Because we cannot know, it seems to me that we should focus on this life that we do know, rather than a new life that we will know nothing about until we enter it. We can and should be making this life the best life that we can, following the example of our saints. Did they have causes they believed in and worked for? Take up that cause or another one dear to your heart. Were they strong and courageous? Take heart and inspiration from their example. Were they loving and supportive? Remember that love and carry it forward to those you love. 

That is eternal life—to be remembered as someone who loved and cared and worked for the good of the world, through whatever means were available, whose example led you and others to be like them. 

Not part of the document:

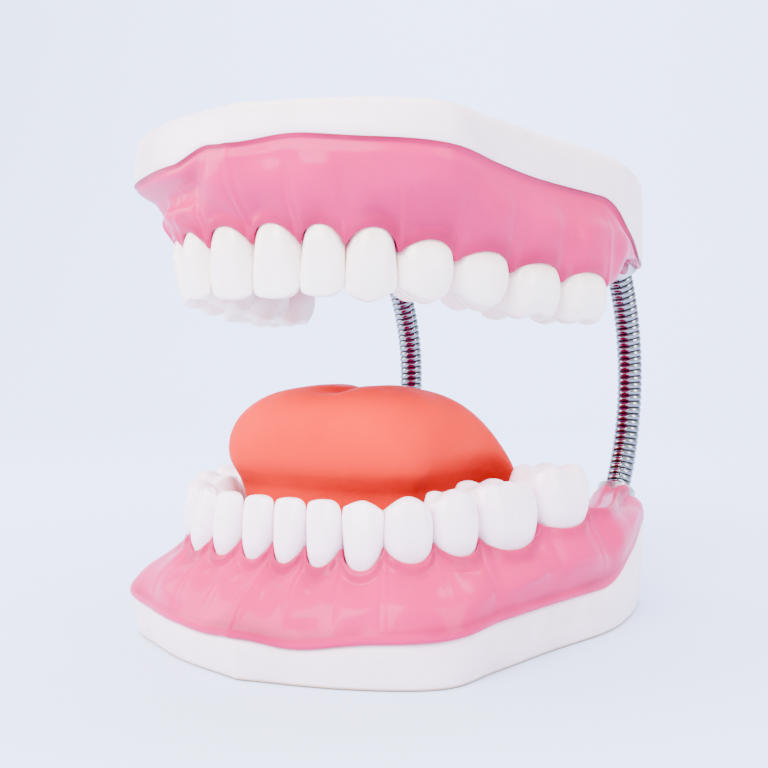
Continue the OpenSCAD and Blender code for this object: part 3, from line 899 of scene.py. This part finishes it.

So now you know, my friends, that you too can be saints. Your example of love and support and courage—or teaching someone to read or speaking out for truth and justice or just holding someone’s hand when they need it—can be that cherished memory for someone else. You may not think what you do makes much difference, but it does. People sometimes say to me, “The sermon on Easter (or Pride or three months ago) really spoke to me,” or “I was moved by the prayer at the flag raising,” or, “Your remarks at X event were really good.” I don’t necessarily remember what I said, and I usually don’t know why—unless the person tells me—why they were moved or touched by what I said. And I rarely hear it right afterwards—sometimes things take a while to sink in. But it did make a difference to someone, and so do the things that you do. You might not hear about it right away, but know that you do make a difference—people know when you are good to them, when you are working for change in the world, when you are a saint. 

Remember your saints—and go be a saint. In all God’s names, amen.